It wasn’t one of those small rites of passage that came so regularly out on the football field when, stride by stride, I grasped that what I wanted most was within my power whenever I had the ball at my feet, knowing instinctively it was not so hard to run it by an opponent or hit it low into the wind that seemed always to be blowing. Yet in an unforgettable way it did show me, beyond any doubt, that this indeed was where my future lay.
It was the time James Hamilton, a man of big physical stature and even greater authority, burst into the classroom at North Hirst Primary School, a red-brick building in my home town of Ashington, and shouted, ‘Charlton, Bobby Charlton, come with me.’
I followed the headmaster with all the usual apprehension he provoked when, while patrolling his empire, his gaze settled disapprovingly on a boy or a girl who he decided was falling below the standards of behaviour he set for all his pupils.
He was an amiable man most of the time; he seemed to care about our lives and it was my good fortune that he loved football and realised fully the part it played in so much of the imagination of the North East. However, he inflicted the strictest discipline when someone misbehaved. He especially despised bad language and it was rare that the coarse phrase of a pupil escaped his censure. Only a few days earlier he had imposed what I considered the ultimate punishment on my friend Philip Hazell, who had been heard swearing in the schoolyard. Philip had been dropped from the football team and, as I hurried to keep up as we went down the corridor, I wondered whether I had also done something wrong and was about to share the same fate. This would have been quite ironic in that I had been trying over several days to rouse the courage to appeal against my friend’s sentence.
Mr Hamilton stopped at a display of mining implements, picks and shovels and a helmet. I had often wondered about the purpose of this rather grim little tableau. Was it meant to encourage in all those who passed by a desire for book learning and the means to avoid the journey underground that had been forced upon almost all those of my relatives who had failed to make professional football careers? Or was it simply a statement of the inevitable, with options so limited for those who tried to look past the pits and the shipyards?
Mr Hamilton ordered me to pick up the helmet. ‘You can put it under your arm as though it is a ball,’ he said. Then he unwrapped and handed me the most beautiful thing I had ever seen. It was a bright-red football shirt topped with lace. ‘No, it’s not red,’ he corrected me. ‘It’s crimson and it’s the finest football shirt that’s ever been made. It’s our new strip.’
Mr Hamilton told me to put on the shirt. ‘I want you to run back into the classroom with the helmet under your arm.’
‘Run into the classroom?’
‘Aye, Bobby lad, run into the classroom. You’re the team captain. Go on. This is a great day.’
I had to agree with him as I felt in my hand the fine material of the shirt, and in my pleasure I had no embarrassment at all. Mr Hamilton went ahead of me to the classroom. Then, as he swung open the door and I trotted in, he sang out the signature tune of Sports Report. Everyone cheered, even the girls.
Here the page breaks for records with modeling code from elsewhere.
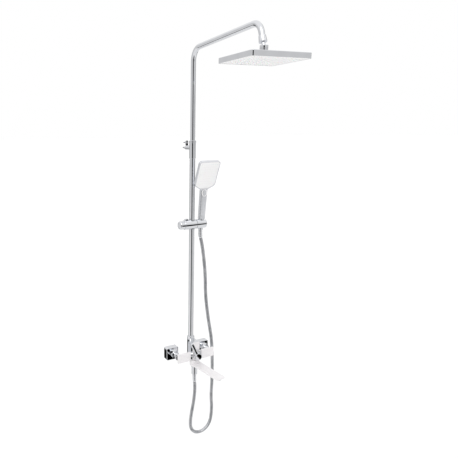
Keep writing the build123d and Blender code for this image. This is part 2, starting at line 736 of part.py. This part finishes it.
def mode_button():
    """Oval button that changes the spray."""
    button = extrude(button_plane * Pos(0, 0, -2.0) * Ellipse(7.3, 11.7), 4.4)
    return fillet(button.faces().sort_by(Axis.Y)[0].edges(), 1.0)


def hose_nut_upper():
    """Conical nut of the hose: it also seats the hand shower in the cradle."""
    slope = (12.9 - 10.6) / 42
    low_r = 10.6 - 0.3 + slope * (NUT_LOW + 21)
    top_r = 10.6 - 0.3 + slope * (NUT_TOP + 21)
    nut = taper(cradle_c + handle_dir * NUT_LOW, handle_dir, low_r, top_r, NUT_TOP - NUT_LOW)
    nut -= rod(cradle_c + handle_dir * (NUT_TOP - 13.5), handle_dir, 9.3, 15)
    return nut - rod(cradle_c + handle_dir * (NUT_LOW + 8), handle_dir, 5.0, 40)


def handset_washer():
    """Washer at the bottom of the nut."""
    ring = rod(cradle_c + handle_dir * (NUT_TOP - 13.4), handle_dir, 9.0, 0.8)
    return ring - rod(cradle_c, handle_dir, 5.2, 30)


add("handset_shell", handset_shell())
add("face_plate", face_plate())
add("face_nozzles", face_nozzles())
add("button_ring", button_ring())
add("mode_button", mode_button())
add("hose_nut_upper", hose_nut_upper())
add("handset_washer", handset_washer())

# ----------------------------------------------------------------------------- hose
HOSE_NUT_BOTTOM = -86.0


def hose_nut_lower():
    """Round nut that screws on the outlet nipple."""
    top = STEM_BOTTOM - 7.3
    nut = rod((0, SPOUT_Y, top), DOWN, 12.3, top - HOSE_NUT_BOTTOM)
    nut = chamfer(nut.edges().filter_by(GeomType.CIRCLE), 1.2)
    nut -= rod((0, SPOUT_Y, top + 1), DOWN, HOSE_THREAD_R + 0.05, 13.5)
    return nut - rod((0, SPOUT_Y, top), DOWN, 5.0, 28)


def hose_washer():
    """Washer between the nipple and the hose."""
    z = STEM_BOTTOM - 18.6
    return rod((0, SPOUT_Y, z), DOWN, 9.8, 1.1) - rod((0, SPOUT_Y, z + 1), DOWN, 5.2, 4)


def hose():
    """Flexible hose as a tube: straight runs joined by arcs as large as the runs allow."""
    start = cradle_c + handle_dir * NUT_LOW
    straight = cradle_c + handle_dir * (NUT_LOW - 25)
    end = Vector(0, SPOUT_Y, HOSE_NUT_BOTTOM)
    points = [start, straight] + [Vector(*p) for p in HOSE_ROUTE] + [end]
    radii = []
    for before, here, after in zip(points, points[1:], points[2:]):
        half_turn = radians((here - before).get_angle(after - here)) / 2
        shorter = min((here - before).length, (after - here).length)
        radii.append(0.45 * shorter / sin(half_turn) * cos(half_turn))
    path = FilletPolyline(*points, radius=radii)
    runs = [(b - a).length for a, b in zip(points, points[1:])]
    tube = sweep(Plane(origin=start, z_dir=points[1] - start) * Circle(HOSE_R), path)
    print("hose runs", [round(r) for r in runs])
    print("hose radii", [round(r) for r in radii])
    full = pi * HOSE_R**2 * path.length
    print("hose length", round(path.length), "volume ratio", round(tube.volume / full, 4))
    return tube


add("hose_nut_lower", hose_nut_lower())
add("hose_washer", hose_washer())
add("hose", hose())

for name, solids in NODES.items():
    export_step(solids, f"parts/{name}.step")
print(len(NODES), "nodes")
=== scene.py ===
"""Looks of the rainfall shower column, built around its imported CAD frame. Metres, +Z up.

The origin is on the finished wall, midway between the inlets; the column stands at -Y.
"""
import json
from math import cos, pi, radians, sin

import bmesh
import bpy
from mathutils import Matrix, Vector


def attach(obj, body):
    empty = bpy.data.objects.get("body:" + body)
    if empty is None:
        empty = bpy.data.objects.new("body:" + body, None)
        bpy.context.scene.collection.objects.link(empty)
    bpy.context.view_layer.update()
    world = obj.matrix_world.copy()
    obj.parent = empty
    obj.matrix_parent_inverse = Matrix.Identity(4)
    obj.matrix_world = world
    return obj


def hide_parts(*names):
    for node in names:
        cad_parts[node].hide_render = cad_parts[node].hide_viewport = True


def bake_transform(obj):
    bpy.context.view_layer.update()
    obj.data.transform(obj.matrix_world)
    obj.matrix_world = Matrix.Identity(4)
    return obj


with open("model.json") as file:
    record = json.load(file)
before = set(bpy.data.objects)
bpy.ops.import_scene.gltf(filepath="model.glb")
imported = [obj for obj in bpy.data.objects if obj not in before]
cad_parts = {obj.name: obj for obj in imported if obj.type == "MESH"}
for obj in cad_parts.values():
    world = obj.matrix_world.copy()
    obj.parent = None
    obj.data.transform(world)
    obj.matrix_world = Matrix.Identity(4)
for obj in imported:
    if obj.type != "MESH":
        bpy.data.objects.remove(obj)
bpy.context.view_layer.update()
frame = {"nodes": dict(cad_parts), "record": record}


# ---------------------------------------------------------------------------- camera
def make_camera():
    """A camera left of the column, above its middle, looking down at it."""
    place = Vector((-0.96974, -1.74267, 0.94501))
    yaw, pitch, roll = 0.4621, -0.2882, -0.0065
    forward = Vector((sin(yaw) * cos(pitch), cos(yaw) * cos(pitch), sin(pitch)))
    level = Vector((cos(yaw), -sin(yaw), 0))
    above = level.cross(forward)
    right = level * cos(roll) + above * sin(roll)
    up = above * cos(roll) - level * sin(roll)
    data = bpy.data.cameras.new("camera")
    data.sensor_width = 36
    data.lens = 38.66
    data.shift_x = 0.1422
    data.shift_y = 0.0924
    data.clip_end = 100
    camera = bpy.data.objects.new("camera", data)
    axes = Matrix((right, up, -forward)).transposed()
    camera.matrix_world = Matrix.Translation(place) @ axes.to_4x4()
    bpy.context.scene.collection.objects.link(camera)
    bpy.context.scene.camera = camera


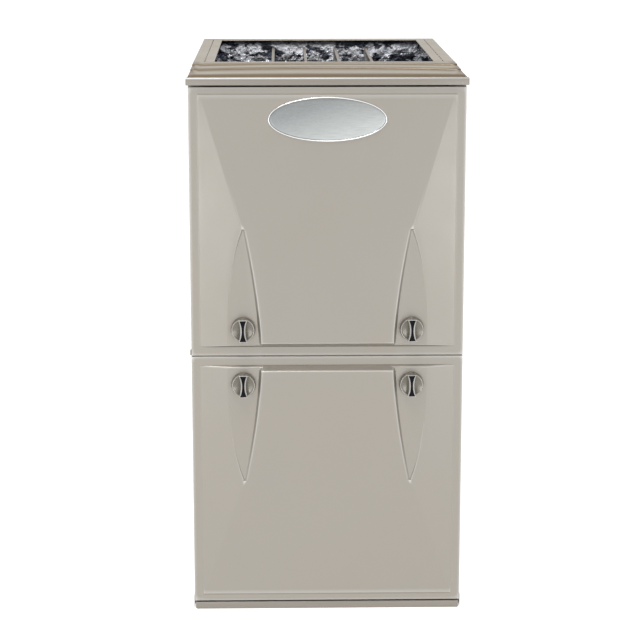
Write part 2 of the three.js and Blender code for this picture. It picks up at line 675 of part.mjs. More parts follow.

When the applause died down, Mr Hamilton announced that one of the teachers, Miss Houston, was already at work converting into shorts the satin black-out curtains which had been made redundant by the end of the war. It was so thrilling to be told we were being given our first custom-made team uniforms. The crimson shirts would replace a ragbag assembly of white ones which everyone had had to find themselves, whatever the state of repair. Our only requirement now was to get hold of red-and-white socks, which we did in various sizes and conditions and designs. In the mood of celebration there was even a pardon for Philip Hazell.
Looking back, I see that either side of that happiest of schooldays there was no special occasion when I realised that I would not have to go down the mines, as Jack did briefly – before he tried out for the police and then signed for Leeds United. There is a picture of him taken afterwards, coming to the surface. He is wearing a helmet and the expression on his face shows how bemusing and dispiriting he had found the experience. For me, the idea that my life would be football was just an assumption that built irrevocably over the months and years, and it was maybe most publicly and explicitly encouraged in that moment when I was told to tuck the mining helmet under my arm. I saw it as the clearest sign of the future – one that would always be reinforced by the fact that I felt so much pleasure and confidence whenever I touched the ball.
Everyone told me I could play well, and I was not so modest that I didn’t realise it quickly enough for myself. The game, after all, was so deep in the blood of my mother’s family and if I ever forgot that, my grandfather, Tanner, my mother’s father, was for a while there to remind me.
Tanner was the head of the Milburn football clan. Four of his sons played professionally, George for Chesterfield, Jack for Leeds, Jimmy for Bradford and Stan for Chesterfield and Leicester, and – shining above all else in family pride – his nephew and my second cousin Jackie was moving towards the height of his career as the greatest legend in the history of Newcastle United.